--- begin THE DATA ---
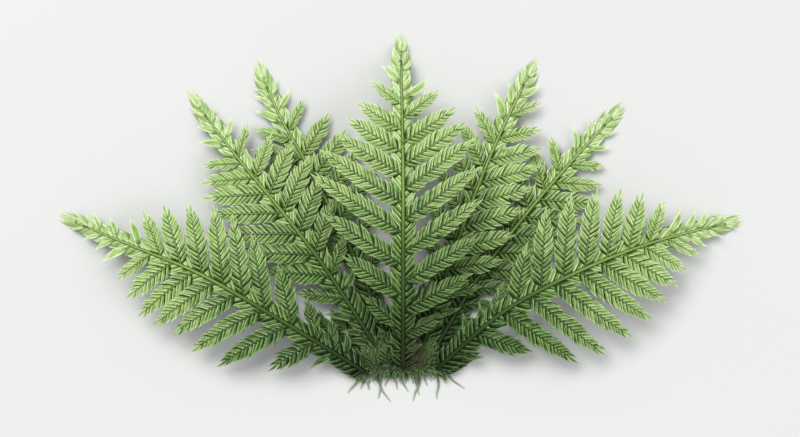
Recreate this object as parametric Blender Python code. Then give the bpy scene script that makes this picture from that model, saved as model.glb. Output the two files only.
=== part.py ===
"""An aquarium moss plant at its real size, lying on a surface.

Seven feathery fronds fan out from one short creeping stem, which holds the
plant down with a tuft of thin rhizoids. Each frond is a main stem with side
shoots that alternate left and right and shorten towards the tip. The fronds
lie over each other like a fanned hand of cards and arch up off the surface,
with their tips on it.

Lengths below are in millimetres. X runs across the fan, Y from the rhizoids
to the tip of the centre frond and Z up from the surface. The origin is at
the middle of the plant on the surface.
"""

import math

import bmesh
import bpy
from mathutils import Vector

MM = 0.001
COLLECTION_NAME = "aquarium_moss_plant"

# Cross-sections: a leafy shoot is a flat lance, a leafy main stem is rounder.
SHOOT_WIDTH = 2.3
SHOOT_THICKNESS = 0.64
SHOOT_SIDES = 4
STEM_WIDTH = 1.7
STEM_THICKNESS = 0.72
STEM_SIDES = 6

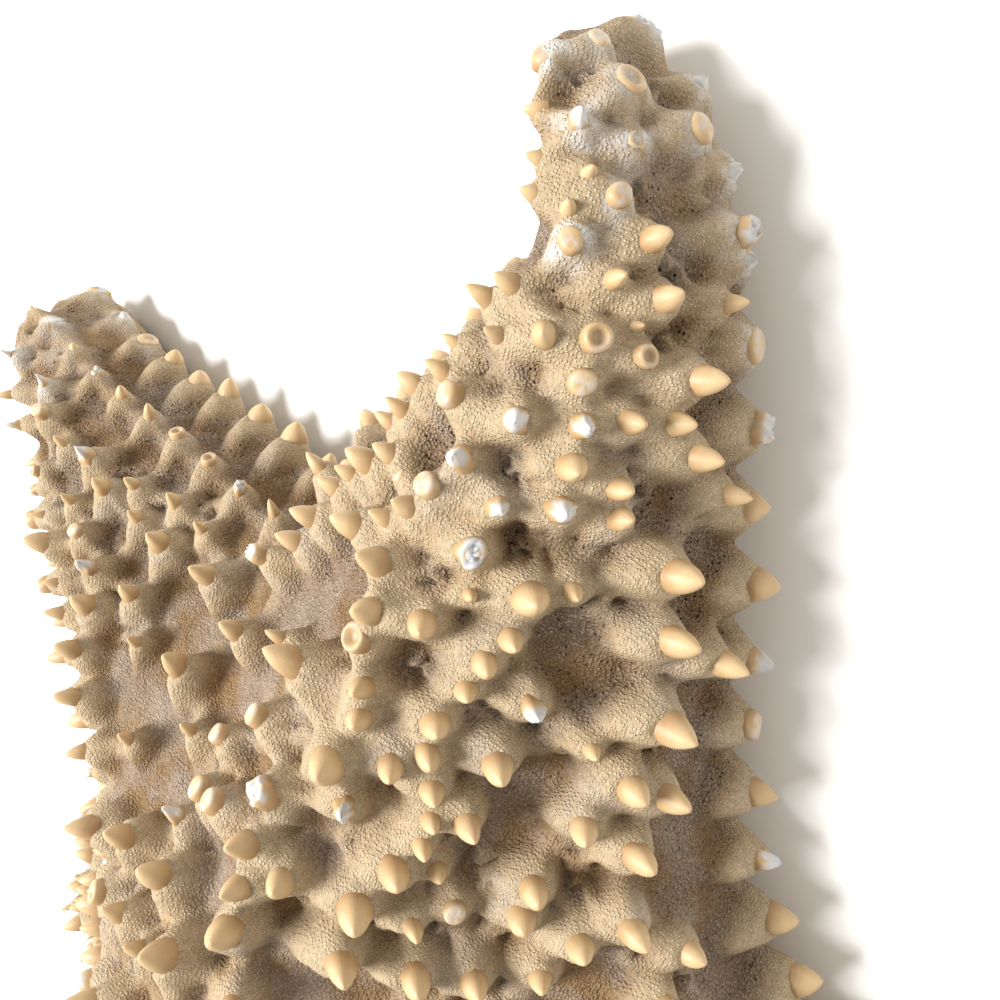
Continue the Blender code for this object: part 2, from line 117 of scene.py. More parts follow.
# Knobs seen on the arm along +Y: across the arm, out along it, size, and how each has worn:
# w whole, c chipped white at the point, f rubbed flat, r rubbed to a ring, b broken off white.
seenKnobs = [
    (-8.8, 115.6, 1.2, "f"), (-11, 112.5, 1.1, "f"), (-4.3, 113, 1.3, "r"), (2.3, 112.3, 1.4, "f"),
    (-5, 108.3, 1.1, "c"), (-1, 108.8, 0.8, "r"), (-2.2, 104.8, 0.8, "w"), (0.2, 103.8, 1.2, "f"),
    (-1.8, 101.9, 0.8, "w"), (3.8, 101.6, 1.1, "w"), (-0.4, 99.5, 1.0, "f"), (3.3, 97.6, 0.9, "w"),
    (9.7, 105.7, 1.6, "b"), (11.4, 99.1, 1.0, "w"), (-4.4, 102.6, 0.8, "w"), (-5.6, 105.5, 0.8, "w"),
    (-8.3, 109.4, 0.8, "w"),
    (7, 97.2, 1.1, "w"), (6.4, 94.7, 0.6, "w"), (7.8, 92.4, 1.0, "r"), (4.3, 92.6, 1.2, "r"),
    (1.4, 91.8, 1.1, "w"), (-2.2, 94.3, 0.9, "w"), (-4, 92.1, 1.0, "w"), (11.8, 91.7, 1.3, "w"),
    (-1.4, 90, 0.8, "w"), (5.3, 89.2, 1.0, "f"), (12.2, 87.5, 1.1, "w"), (9.4, 86.8, 1.0, "w"),
    (6.7, 85.8, 1.1, "c"), (15, 85.2, 1.2, "w"), (2.4, 84, 1.2, "c"), (-2.4, 82.9, 1.1, "f"),
    (7.5, 82, 1.2, "w"), (11.3, 80.8, 1.0, "w"), (0.2, 78.2, 1.2, "c"), (12.7, 78.2, 1.0, "w"),
    (8.4, 77.8, 1.3, "c"), (3.9, 76, 1.1, "c"), (-0.7, 74.4, 1.1, "f"), (18.4, 74.2, 1.3, "w"),
    (-7.5, 73.5, 1.0, "w"), (-5.3, 72.6, 0.7, "f"), (-1.9, 71.4, 1.0, "w"), (3.8, 71.2, 1.2, "b"),
    (12.8, 70.8, 0.9, "w"), (-10.8, 70.2, 1.1, "w"), (-4.2, 68.6, 0.8, "w"), (9.6, 68.7, 1.3, "w"),
    (21.2, 68.1, 1.3, "w"), (-6.9, 65.4, 1.2, "w"), (-1.9, 65.1, 1.2, "w"), (9.8, 64.4, 1.0, "w"),
    (-15.5, 64, 1.0, "w"), (3, 62.8, 1.3, "w"), (9, 61.3, 1.1, "w"), (-0.2, 61.3, 1.4, "w"),
    (24.4, 60.2, 1.5, "w"), (-17, 59.2, 1.1, "w"), (14.4, 58.4, 1.1, "c"), (-0.4, 57.7, 1.2, "r"),
    (8.8, 57.9, 1.0, "w"), (21.3, 56, 0.7, "w"), (-19, 54.5, 1.0, "w"), (1.2, 53.7, 1.4, "w"),
    (7.8, 53.6, 1.3, "w"), (25.3, 53.5, 1.2, "w"), (28.5, 52.6, 1.3, "w"), (14.1, 51.7, 1.2, "w"),
    (2, 50.7, 1.2, "w"), (8.5, 49.9, 1.1, "w"), (-5.1, 49.4, 1.4, "w"), (24.5, 48.4, 1.1, "w"),
    (6.2, 48, 1.3, "w"), (10.1, 46.8, 1.2, "w"), (29.3, 46.7, 1.2, "w"), (1.6, 45.2, 1.5, "w"),
    (14.1, 44.2, 1.4, "w"), (11.4, 43.2, 1.1, "w"), (4.4, 41.1, 1.1, "c"), (11.8, 40.4, 1.2, "w"),
    (-7.8, 40, 1.0, "f"), (32.7, 39.4, 1.2, "w"), (23.4, 39.2, 1.2, "w"), (-1.4, 37.6, 1.2, "b"),
    (14.4, 37.4, 0.9, "w"), (10.9, 36.4, 1.4, "w"), (23.9, 35.7, 1.1, "w"), (30, 35.7, 1.2, "w"),
    (18, 33.4, 0.9, "f"), (-0.6, 31.8, 1.4, "w"), (9.4, 31.8, 1.5, "w"), (15, 30.9, 1.0, "w"),
    (-13.8, 31, 1.0, "f"), (3, 30.7, 1.2, "w"), (28.6, 30.4, 1.0, "w"), (-7.3, 28.7, 1.2, "f"),
    (0.6, 28.1, 1.5, "w"), (22.9, 27, 1.2, "w"), (-11.5, 26.1, 1.1, "f"), (17.8, 25.8, 1.3, "w"),
    (10.7, 25.2, 1.5, "w"), (1.3, 22.8, 1.5, "w"), (-13, 21.2, 1.0, "c"), (-9.2, 17.5, 1.3, "w"),
    (-2.3, 15.1, 1.5, "w"),
    (-6.3, 86.6, 0.7, "w"), (-5.8, 83.7, 0.9, "w"), (-8.6, 80.3, 1.0, "w"), (-9.5, 77.1, 1.0, "w"),
    (-10.9, 75, 0.9, "w"), (-13.5, 67.2, 0.9, "w"), (-22.7, 60.7, 1.0, "w"), (19.7, 82.4, 1.0, "w"),
    (26.5, 66.5, 1.2, "w"), (5.5, 66.8, 0.7, "w"),
]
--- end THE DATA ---
EXERCISE DIRECTIONS:
Reproduce the material exactly, with every line intact.

TASK RESULT:
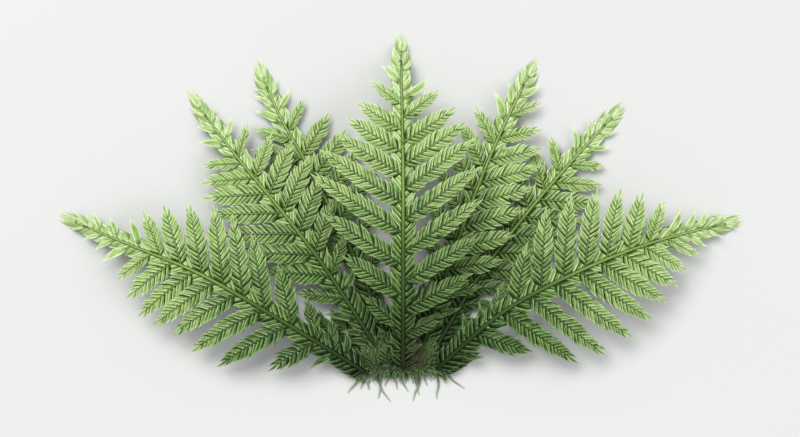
Recreate this object as parametric Blender Python code. Then give the bpy scene script that makes this picture from that model, saved as model.glb. Output the two files only.
=== part.py ===
"""An aquarium moss plant at its real size, lying on a surface.

Seven feathery fronds fan out from one short creeping stem, which holds the
plant down with a tuft of thin rhizoids. Each frond is a main stem with side
shoots that alternate left and right and shorten towards the tip. The fronds
lie over each other like a fanned hand of cards and arch up off the surface,
with their tips on it.

Lengths below are in millimetres. X runs across the fan, Y from the rhizoids
to the tip of the centre frond and Z up from the surface. The origin is at
the middle of the plant on the surface.
"""

import math

import bmesh
import bpy
from mathutils import Vector

MM = 0.001
COLLECTION_NAME = "aquarium_moss_plant"

# Cross-sections: a leafy shoot is a flat lance, a leafy main stem is rounder.
SHOOT_WIDTH = 2.3
SHOOT_THICKNESS = 0.64
SHOOT_SIDES = 4
STEM_WIDTH = 1.7
STEM_THICKNESS = 0.72
STEM_SIDES = 6

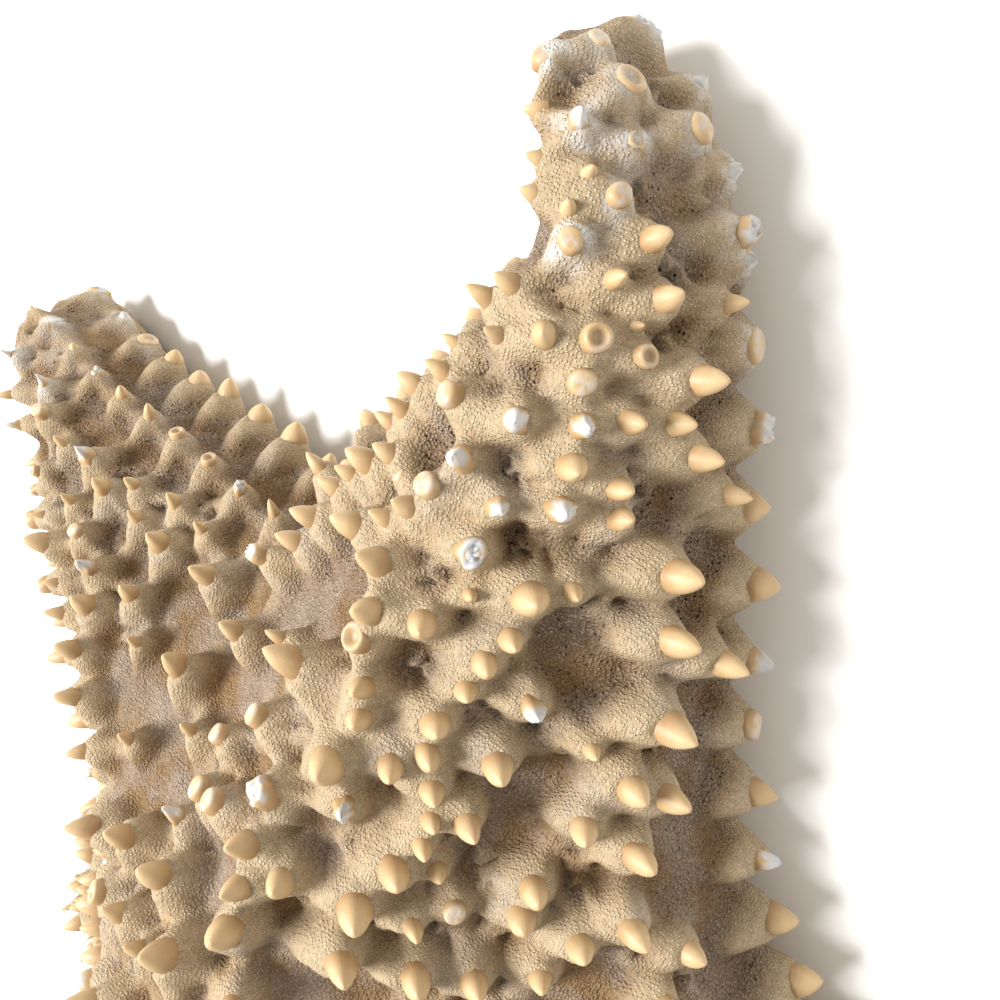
Continue the Blender code for this object: part 2, from line 117 of scene.py. More parts follow.
# Knobs seen on the arm along +Y: across the arm, out along it, size, and how each has worn:
# w whole, c chipped white at the point, f rubbed flat, r rubbed to a ring, b broken off white.
seenKnobs = [
    (-8.8, 115.6, 1.2, "f"), (-11, 112.5, 1.1, "f"), (-4.3, 113, 1.3, "r"), (2.3, 112.3, 1.4, "f"),
    (-5, 108.3, 1.1, "c"), (-1, 108.8, 0.8, "r"), (-2.2, 104.8, 0.8, "w"), (0.2, 103.8, 1.2, "f"),
    (-1.8, 101.9, 0.8, "w"), (3.8, 101.6, 1.1, "w"), (-0.4, 99.5, 1.0, "f"), (3.3, 97.6, 0.9, "w"),
    (9.7, 105.7, 1.6, "b"), (11.4, 99.1, 1.0, "w"), (-4.4, 102.6, 0.8, "w"), (-5.6, 105.5, 0.8, "w"),
    (-8.3, 109.4, 0.8, "w"),
    (7, 97.2, 1.1, "w"), (6.4, 94.7, 0.6, "w"), (7.8, 92.4, 1.0, "r"), (4.3, 92.6, 1.2, "r"),
    (1.4, 91.8, 1.1, "w"), (-2.2, 94.3, 0.9, "w"), (-4, 92.1, 1.0, "w"), (11.8, 91.7, 1.3, "w"),
    (-1.4, 90, 0.8, "w"), (5.3, 89.2, 1.0, "f"), (12.2, 87.5, 1.1, "w"), (9.4, 86.8, 1.0, "w"),
    (6.7, 85.8, 1.1, "c"), (15, 85.2, 1.2, "w"), (2.4, 84, 1.2, "c"), (-2.4, 82.9, 1.1, "f"),
    (7.5, 82, 1.2, "w"), (11.3, 80.8, 1.0, "w"), (0.2, 78.2, 1.2, "c"), (12.7, 78.2, 1.0, "w"),
    (8.4, 77.8, 1.3, "c"), (3.9, 76, 1.1, "c"), (-0.7, 74.4, 1.1, "f"), (18.4, 74.2, 1.3, "w"),
    (-7.5, 73.5, 1.0, "w"), (-5.3, 72.6, 0.7, "f"), (-1.9, 71.4, 1.0, "w"), (3.8, 71.2, 1.2, "b"),
    (12.8, 70.8, 0.9, "w"), (-10.8, 70.2, 1.1, "w"), (-4.2, 68.6, 0.8, "w"), (9.6, 68.7, 1.3, "w"),
    (21.2, 68.1, 1.3, "w"), (-6.9, 65.4, 1.2, "w"), (-1.9, 65.1, 1.2, "w"), (9.8, 64.4, 1.0, "w"),
    (-15.5, 64, 1.0, "w"), (3, 62.8, 1.3, "w"), (9, 61.3, 1.1, "w"), (-0.2, 61.3, 1.4, "w"),
    (24.4, 60.2, 1.5, "w"), (-17, 59.2, 1.1, "w"), (14.4, 58.4, 1.1, "c"), (-0.4, 57.7, 1.2, "r"),
    (8.8, 57.9, 1.0, "w"), (21.3, 56, 0.7, "w"), (-19, 54.5, 1.0, "w"), (1.2, 53.7, 1.4, "w"),
    (7.8, 53.6, 1.3, "w"), (25.3, 53.5, 1.2, "w"), (28.5, 52.6, 1.3, "w"), (14.1, 51.7, 1.2, "w"),
    (2, 50.7, 1.2, "w"), (8.5, 49.9, 1.1, "w"), (-5.1, 49.4, 1.4, "w"), (24.5, 48.4, 1.1, "w"),
    (6.2, 48, 1.3, "w"), (10.1, 46.8, 1.2, "w"), (29.3, 46.7, 1.2, "w"), (1.6, 45.2, 1.5, "w"),
    (14.1, 44.2, 1.4, "w"), (11.4, 43.2, 1.1, "w"), (4.4, 41.1, 1.1, "c"), (11.8, 40.4, 1.2, "w"),
    (-7.8, 40, 1.0, "f"), (32.7, 39.4, 1.2, "w"), (23.4, 39.2, 1.2, "w"), (-1.4, 37.6, 1.2, "b"),
    (14.4, 37.4, 0.9, "w"), (10.9, 36.4, 1.4, "w"), (23.9, 35.7, 1.1, "w"), (30, 35.7, 1.2, "w"),
    (18, 33.4, 0.9, "f"), (-0.6, 31.8, 1.4, "w"), (9.4, 31.8, 1.5, "w"), (15, 30.9, 1.0, "w"),
    (-13.8, 31, 1.0, "f"), (3, 30.7, 1.2, "w"), (28.6, 30.4, 1.0, "w"), (-7.3, 28.7, 1.2, "f"),
    (0.6, 28.1, 1.5, "w"), (22.9, 27, 1.2, "w"), (-11.5, 26.1, 1.1, "f"), (17.8, 25.8, 1.3, "w"),
    (10.7, 25.2, 1.5, "w"), (1.3, 22.8, 1.5, "w"), (-13, 21.2, 1.0, "c"), (-9.2, 17.5, 1.3, "w"),
    (-2.3, 15.1, 1.5, "w"),
    (-6.3, 86.6, 0.7, "w"), (-5.8, 83.7, 0.9, "w"), (-8.6, 80.3, 1.0, "w"), (-9.5, 77.1, 1.0, "w"),
    (-10.9, 75, 0.9, "w"), (-13.5, 67.2, 0.9, "w"), (-22.7, 60.7, 1.0, "w"), (19.7, 82.4, 1.0, "w"),
    (26.5, 66.5, 1.2, "w"), (5.5, 66.8, 0.7, "w"),
]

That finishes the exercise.